Tim Cooke wrote:Doesn't sound much like a Hadoop problem. The difficulty in this problem is being able to correctly identify positive and negative intent from written text. Do you have any idea how you might do that?
no Tim ,Don't have any idea for this i am new in Hadoop. could you help me in this
Forget about Hadoop, your problem has nothing to do with Hadoop.
I'm afraid nobody is going to do the work for you so I don't think you're going to get very far with such a broad question for which you have shown no effort to explore for yourself.
I would recommend dong some research on the topic of Natural Language Processing (NLP) which is a branch of Artificial Intelligence. I don't know anything about it myself but I see straight away that it is a non-trivial subject and would take me many many many hours to obtain even the most foundation level of knowledge.
Is this a work assignment? A school assignment? Just for fun? If it's a work or school assignment then I would expect there to be some knowledge available within your peer group or faculty staff to help get you started. If it's just for fun then, you're going to spend a lot of time on Google.
Last night I was at a Gradle workshop that was put on by one of our local software & training consultancy shops and I bumped into a buddy of mine Gordon who works with Hadoop at another company across town. We discussed this question for a bit and he tells me that this is just the sort of problem that Hadoop is good for.
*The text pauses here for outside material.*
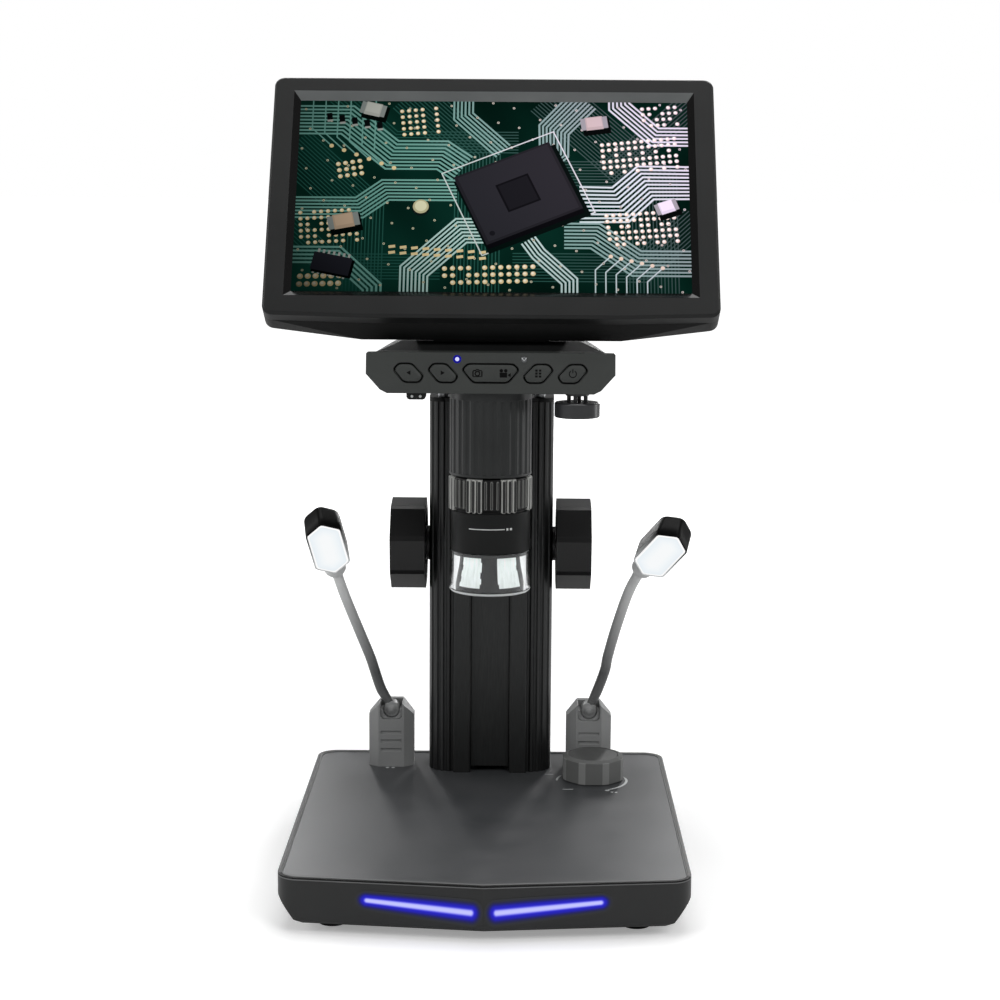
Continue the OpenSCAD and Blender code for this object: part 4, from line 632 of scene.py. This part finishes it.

The problem of how to identify a positive and negative comment remains but Hadoop will help with processing huge amounts of data. I know very little about it so I'll just pass on the info he sent me this afternoon:
Tim's mate Gordon wrote:There's two main parts to that guys problem.
1) First of all, hadoop won't perform the action of collecting the data for he is looking for, it's only a tool for processing large amounts of data in a distributed fashion, so he'll need to collect the tweets/posts he wants to process first. This can be down using something like Spring Integration from the following guide. http://spring.io/guides/gs/integration/
2) Once the data is collected, it needs to be processed using a map reduce function. This processing may be done in hadoop, but if it's not a large amount of data, less than 1Gb, then it may actually be slower to process it using hadoop given that it would have to assign the tasks of the job out to different servers.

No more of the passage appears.